La divergence avec la solution de chambre va cependant se former lors de l’analyse au fond, au terme d’une longue motivation. A ce stade, la Cour reconnaît la légitimité de l’immunité parlementaire qui sert « la protection d’une démocratie politique effective, pierre angulaire du système de la Convention , dans la mesure notamment où [elle tend] à protéger l’autonomie législative et l’opposition parlementaire » (§ 81). Certes, la Cour énonce que cette légitimation de l’immunité par sa « finalité institutionnelle » (§ 91) ne suffit pas, mais elle pèsera lourd dans son raisonnement. D’ailleurs, le « contrôle de proportionnalité […], du juste équilibre à ménager entre l’intérêt général que constitue la préservation de l’intégrité du Parlement et l’intérêt individuel du requérant » (§ 93) est lui aussi réalisé à la lueur « des exigences de préservation de la finalité institutionnelle de l’inviolabilité parlementaire » (§ 95) ainsi que de l’idée plusieurs fois réaffirmée que « l’aménagement des immunités parlementaires relève du champ du droit parlementaire, pour lequel une large marge d’appréciation est laissée aux États membres » (§ 82, § 96 - V. aussi § 54-55). Ces considérations conduisent la Cour à souligner que « l’inviolabilité n’est pas un attribut personnel à la disposition du député, mais un attribut rattaché à son statut, raison pour laquelle elle ne peut faire l’objet d’une renonciation » (§ 95) et que la « décision de levée ou de non‑levée de l’immunité […] s’inscrit dans l’exercice de l’autonomie parlementaire [… qui engendre] des décisions par nature politiques » (§ 101).
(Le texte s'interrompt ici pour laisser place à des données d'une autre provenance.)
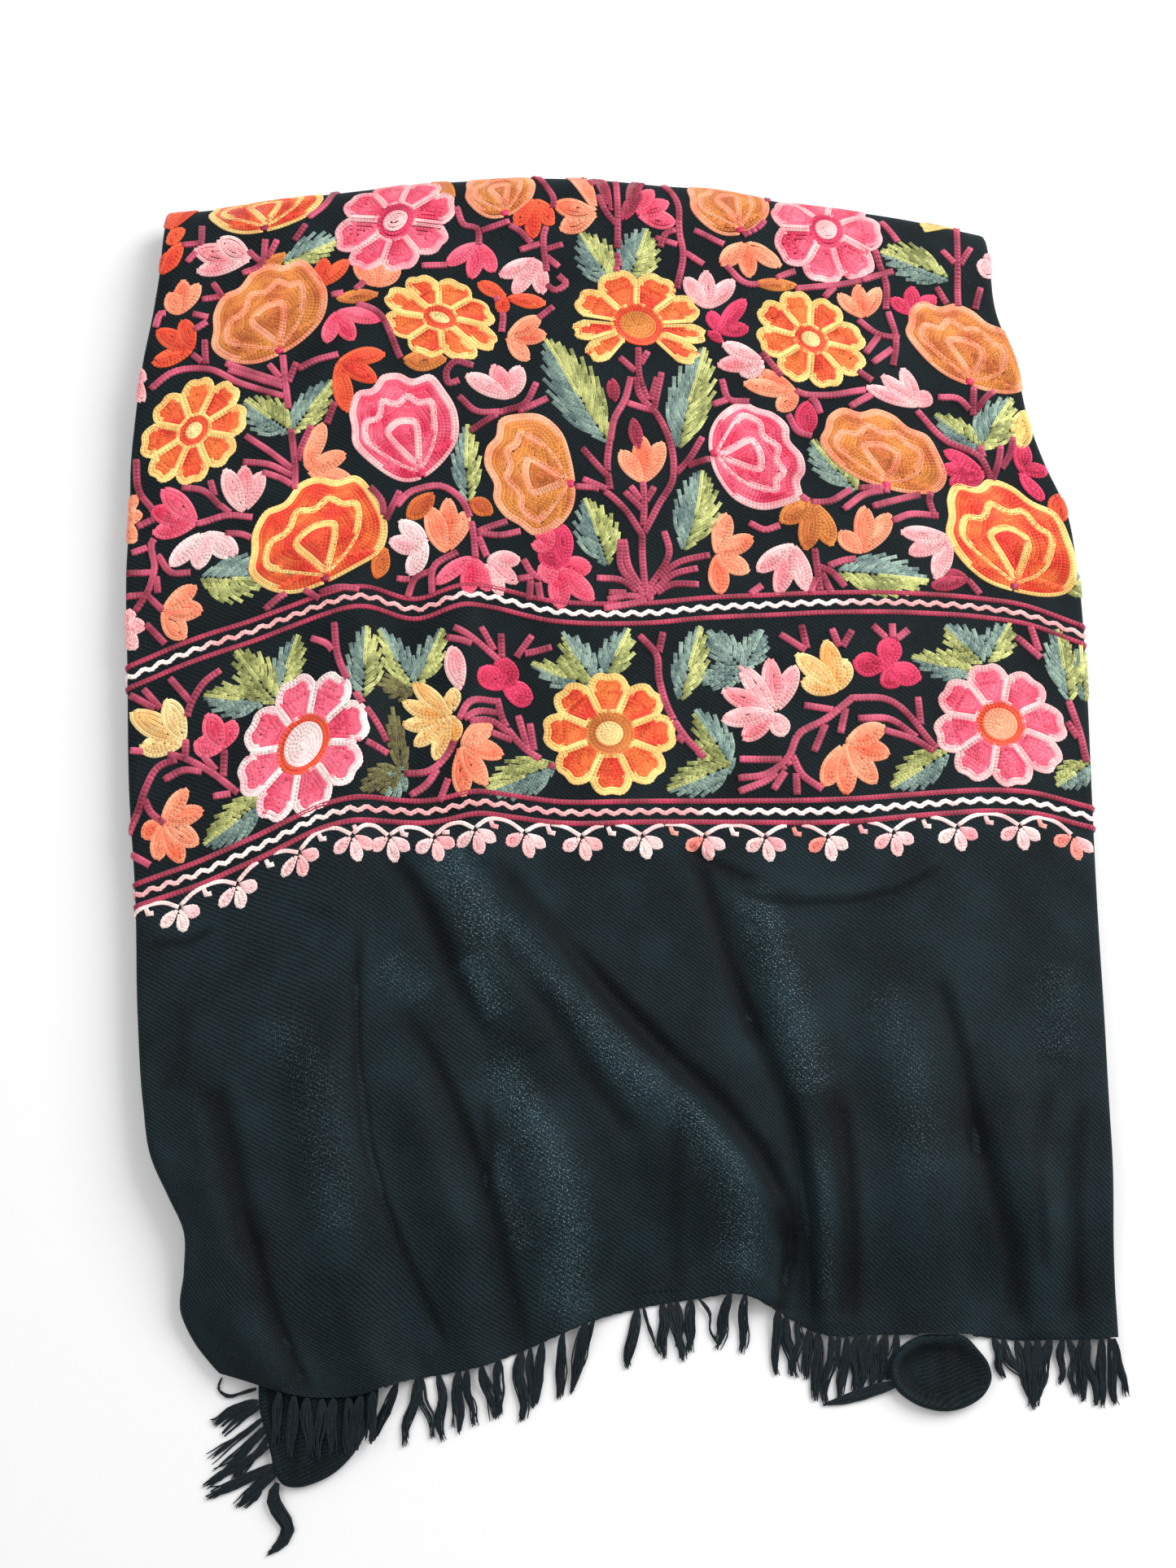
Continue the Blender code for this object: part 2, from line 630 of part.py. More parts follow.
def grow_strand(bm, root, path):
    """A strand from a root face of four points: its left and right below, then right and left.

    Each row of the path is x, y, z, half width and half thickness.
    """
    ring = root
    for k, (x, y, z, wide, thick) in enumerate(path):
        before, after = path[max(k - 1, 0)], path[min(k + 1, len(path) - 1)]
        along_x, along_y = after[0] - before[0], after[1] - before[1]
        length = math.hypot(along_x, along_y)
        right_x, right_y = wide * along_y / length, -wide * along_x / length
        corners = [
            (x - right_x, y - right_y, z - thick),
            (x + right_x, y + right_y, z - thick),
            (x + right_x, y + right_y, z + thick),
            (x - right_x, y - right_y, z + thick),
        ]
        following = [bm.verts.new(p) for p in placed(corners)]
        for a in range(4):
            b = (a + 1) % 4
            bm.faces.new([ring[a], ring[b], following[b], following[a]])
        ring = following
    bm.faces.new(ring)


def fringe(name, stations, strands, collection, finish):
    """Strands whose roots are fused in a strip.

    Each station is the strip's back point, front point and lower height. A strand
    grows from the strip's front, from the segment that starts at its station.
    """
    bm = bmesh.new()
    sections = []
    for back, front, low in stations:
        high = low + STRIP_THICK
        corners = [(*back, low), (*front, low), (*front, high), (*back, high)]
        sections.append([bm.verts.new(p) for p in placed(corners)])
    for k, (here, there) in enumerate(zip(sections, sections[1:])):
        for a, b in ((0, 1), (2, 3), (3, 0)):
            bm.faces.new([here[a], here[b], there[b], there[a]])
        root = [there[1], here[1], here[2], there[2]]
        if k in strands:
            grow_strand(bm, root, strands[k])
        else:
            bm.faces.new(root)
    bm.faces.new(sections[0])
    bm.faces.new(sections[-1])
    bmesh.ops.triangulate(bm, faces=bm.faces)
    bmesh.ops.recalc_face_normals(bm, faces=bm.faces)
    mesh = bpy.data.meshes.new(name)
    bm.to_mesh(mesh)
    bm.free()
    return add_object(name, mesh, collection, finish, smooth=False)


def hem_edge(across):
    """The hem's edge point in plan, the direction out of the cloth there, and its height."""
    places = front_face(np.array([across - 0.004, across, across + 0.004]), np.zeros(3))
    run = places[2][:2] - places[0][:2]
    outward = np.array([run[1], -run[0]]) / np.hypot(*run)
    return places[1][:2], outward, float(places[1][2])


def hem_station(across):
    edge, outward, z = hem_edge(across)
    back = edge + outward * HEM_GAP
    front = edge + outward * (HEM_GAP + STRIP_WIDTH)
    return tuple(back), tuple(front), max(z - WALL / 2 - STRIP_THICK / 2, GAP)


def hem_lock(index, middle, strand_side, length, first_lean):
    """The path of one strand in a lock of the hem fringe."""
    edge, outward, z = hem_edge(middle)
    lean = 0.050 * math.sin(index * 1.27) + 0.04 * math.sin(index * 0.43 + 1.0)
    lean += first_lean * math.exp(-1.6 * index)
    length *= 0.93 + 0.10 * abs(math.sin(index * 2.3))
    way = np.array(
        [
            outward[0] * math.cos(lean) - outward[1] * math.sin(lean),
            outward[0] * math.sin(lean) + outward[1] * math.cos(lean),
        ]
    )
    beside = np.array([-way[1], way[0]])
    start_z = max(z - WALL / 2, GAP + STRIP_THICK / 2)
    path = []
    for share, away, wide, thick in LOCK_SHAPE:
        point = edge + outward * (HEM_GAP + STRIP_WIDTH) + way * length * share
        point = point + beside * strand_side * away
        low = TIP_Z + thick
        height = low + max(start_z - low, 0.0) * (1.0 - float(ease(share / 0.7)))
        path.append((point[0], point[1], height, wide, thick))
    return path


def hem_fringe(name, start, end, pitch, first_length, last_length, first_lean, collection, finish):
    """Locks of two strands side by side, spaced along part of the hem."""
    locks = int((end - start) * HEM_SPAN / pitch)
    stations = [hem_station(start)]
    strands = {}
    for index in range(locks):
        middle = start + (index + 0.5) * (end - start) / locks
        middle += 0.0005 / HEM_SPAN * math.sin(index * 3.1)
        length = first_length + (last_length - first_length) * index / (locks - 1)
        for strand_side in (-1, 1):
            root = middle + strand_side * LOCK_SHAPE[0][1] / HEM_SPAN
            half = ROOT_WIDTH / 2 / HEM_SPAN
            strands[len(stations)] = hem_lock(index, middle, strand_side, length, first_lean)
            stations += [hem_station(root - half), hem_station(root + half)]
    stations.append(hem_station(end))
    return fringe(name, stations, strands, collection, finish)


def along_line(line, share):
    """A point at a share of a line's length, and the line's direction there."""
    lengths = [math.dist(a, b) for a, b in zip(line, line[1:])]
    left = share * sum(lengths)
    for (a, b), length in zip(zip(line, line[1:]), lengths):
        if left <= length:
            break
        left -= length
    run = (np.array(b) - np.array(a)) / length
    return np.array(a) + run * min(left, length), run


def corner_fringe(collection, finish):
    """The locks that come out beside the fold at the lower left, one of them long and kinked."""
    outline = pad_rings(LOBE_OUTLINE, [(-CORNER_STRIP_GAP, 0.0)])[0]
    strip = [outline[row][:2] for row in CORNER_STRIP_ROWS]
    total = sum(math.dist(a, b) for a, b in zip(strip, strip[1:]))
    cuts = [0.0]
    strands = {}
    for place, belly, line in CORNER_LOCKS:
        if place == CORNER_LOCKS[-1][0]:
            line = line + LONG_LOCK_END
        strands[len(cuts)] = []
        for k, (x, y) in enumerate(line):
            share = k / (len(line) - 1)
            wide = belly * (0.7 + 0.3 * min(share / 0.3, 1.0)) * (1.0 - 1.9 * max(share - 0.6, 0.0))
            thick = 0.0010 if k < len(line) - 1 else 0.0004
            strands[len(cuts)].append((x, y, TIP_Z + thick, wide, thick))
        cuts += [place - 0.0011 / total, place + 0.0011 / total]
    cuts.append(1.0)
    stations = []
    for cut in cuts:
        point, run = along_line(strip, cut)
        outward = np.array([run[1], -run[0]])
        stations.append((tuple(point), tuple(point + outward * STRIP_WIDTH), GAP))
    return fringe("corner_fringe", stations, strands, collection, finish)


def pad_rings(outline, profile):
    """Rings up the side of a rounded pad: the outline drawn in, at each height."""
    points = np.array(outline)
    run = np.roll(points, -1, axis=0) - np.roll(points, 1, axis=0)
    inward = np.stack([-run[:, 1], run[:, 0]], axis=1)
    inward /= np.linalg.norm(inward, axis=1)[:, None]
    area = np.sum(points[:, 0] * np.roll(points[:, 1], -1) - points[:, 1] * np.roll(points[:, 0], -1))
    inward *= 1.0 if area > 0 else -1.0
    return [[(*(p + n * inset), height) for p, n in zip(points, inward)] for inset, height in profile]


def pad(name, outline, profile, centre, collection, finish, lock_side=None, lock=()):
    """A rounded fold of cloth seen from above, with a flat underside, and a lock if it has one."""
    bm = bmesh.new()
    rings = pad_rings(outline, profile)
    inner = np.array(rings[-1]) * 0.55 + np.array(centre) * 0.45
    rings.append([tuple(p) for p in inner])
    grid = [[bm.verts.new(p) for p in placed(ring)] for ring in rings]
    for level, (low, high) in enumerate(zip(grid, grid[1:])):
        for k in range(len(low)):
            after = (k + 1) % len(low)
            side = [low[k], low[after], high[after], high[k]]
            if level == 1 and k == lock_side:
                grow_strand(bm, side, lock)
            else:
                bm.faces.new(side)
    top = bm.verts.new(placed([centre])[0])
    for k in range(len(outline)):
        bm.faces.new([grid[-1][k], grid[-1][(k + 1) % len(outline)], top])
    bm.faces.new(grid[0][::-1])
    bmesh.ops.triangulate(bm, faces=bm.faces)
    bmesh.ops.recalc_face_normals(bm, faces=bm.faces)
    mesh = bpy.data.meshes.new(name)
    bm.to_mesh(mesh)
    bm.free()
    return add_object(name, mesh, collection, finish)


def rolled_corner(collection, finish):
    """The small cup at the hem, with one flat lock drawn out to its left."""
    count = len(CUP_LOCK)
    lock = []
    for k, (x, y) in enumerate(CUP_LOCK):
        thick = 0.0011 if k < count - 1 else 0.0005
        lock.append((x, y, TIP_Z + thick, (0.0014, 0.0017, 0.0019, 0.0008)[k], thick))
    return pad("rolled_corner", CUP_OUTLINE, CUP_PROFILE, CUP_CENTRE, collection, finish, CUP_LOCK_SIDE, lock)


def main():
    clear_scene()
    parts = collection_named("Embroidered shawl")
    front_panel(parts, material("Embroidered front cloth", FRONT_COLOUR, 0.7))
    folded_layers(parts, material("Folded layers twill", CLOTH_COLOUR, 0.75))
    lobe_cloth = material("Corner lobe twill", CLOTH_COLOUR, 0.75)
    pad("corner_lobe", LOBE_OUTLINE, LOBE_PROFILE, LOBE_CENTRE, parts, lobe_cloth)
    rolled_corner(parts, material("Rolled corner twill", CLOTH_COLOUR, 0.75))
    for row in HEM_FRINGES:
        hem_fringe(*row, parts, material(row[0] + " yarn", YARN_COLOUR, 0.6))
    corner_fringe(parts, material("corner_fringe yarn", YARN_COLOUR, 0.6))


main()
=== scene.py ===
# %% [markdown]
# # An embroidered wool shawl, folded and laid flat
#
# The real thing is one cloth of black wool twill, 1 m by 2 m, worked in wool chain
# stitch and fringed at both ends. It lies folded in three with both sides turned
# under, and the camera looks down on it, tilted a little. This notebook dresses the
# plain solids of the part: the cloth with its creases, some thirty-five thousand
# chain stitches that follow it, the folded layers below, and the fringe.
#
# Lengths are in metres, or in millimetres where the text says so. +Z is up, and +Y
# runs from the fringed hem to the top fold.

import math

import bmesh
import bpy
import numpy as np
from mathutils import Matrix, Vector


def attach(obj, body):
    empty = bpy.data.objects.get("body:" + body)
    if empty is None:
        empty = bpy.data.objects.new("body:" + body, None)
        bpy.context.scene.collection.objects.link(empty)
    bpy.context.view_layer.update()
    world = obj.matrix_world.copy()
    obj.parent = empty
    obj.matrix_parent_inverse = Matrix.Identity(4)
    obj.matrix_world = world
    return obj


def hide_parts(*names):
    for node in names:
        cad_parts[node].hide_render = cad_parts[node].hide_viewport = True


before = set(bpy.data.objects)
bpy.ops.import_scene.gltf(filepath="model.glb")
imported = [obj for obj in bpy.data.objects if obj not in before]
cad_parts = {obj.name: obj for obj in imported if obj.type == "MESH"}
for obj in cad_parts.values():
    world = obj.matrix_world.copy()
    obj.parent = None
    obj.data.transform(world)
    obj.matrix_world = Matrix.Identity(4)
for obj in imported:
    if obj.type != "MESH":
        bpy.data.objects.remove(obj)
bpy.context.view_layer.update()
print("nodes in the frame:", sorted(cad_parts))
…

Par ailleurs, toujours dans le prolongement de cette idée que « l’immunité n’est pas perçue comme un avantage pour son titulaire mais comme un inconvénient lié à la fonction parlementaire » (§ 107), la juridiction strasbourgeoise souligne que le requérant « ne pouvait ignorer les conséquences de son élection [… et qu’] en se présentant pour un premier puis un second mandat législatif, il était conscient d’adhérer à un statut particulier de nature à retarder l’aboutissement des poursuites pénales qui le visaient » (§ 106).
Cette analyse sera d’ailleurs vertement critiquée par le Juge Bonello dans son opinion dissidente où il estime que « c‘est […] la toute première fois dans sa longue histoire que la Cour affirme, en substance, que pour pouvoir jouir d’un droit fondamental une personne doit sacrifier l’exercice d’un autre droit ».
Enfin, la Cour affirme que l’immunité litigieuse n’a pas de conséquences sur le bénéfice du droit à un procès équitable au terme du mandat car elle n’a « fait que suspendre le cours de la justice, sans influer sur celui-ci ni y participer » (§ 109), le préjudice pour la réputation du député étant quant à lui inhérent à toute « accusation officielle » (§ 110). Après une synthèse - aussi salutaire que rare - des étapes de son riche raisonnement (§ 111 - 113), la Grande Chambre rejette donc la requête et ne condamne pas la Turquie pour violation de l’article 6.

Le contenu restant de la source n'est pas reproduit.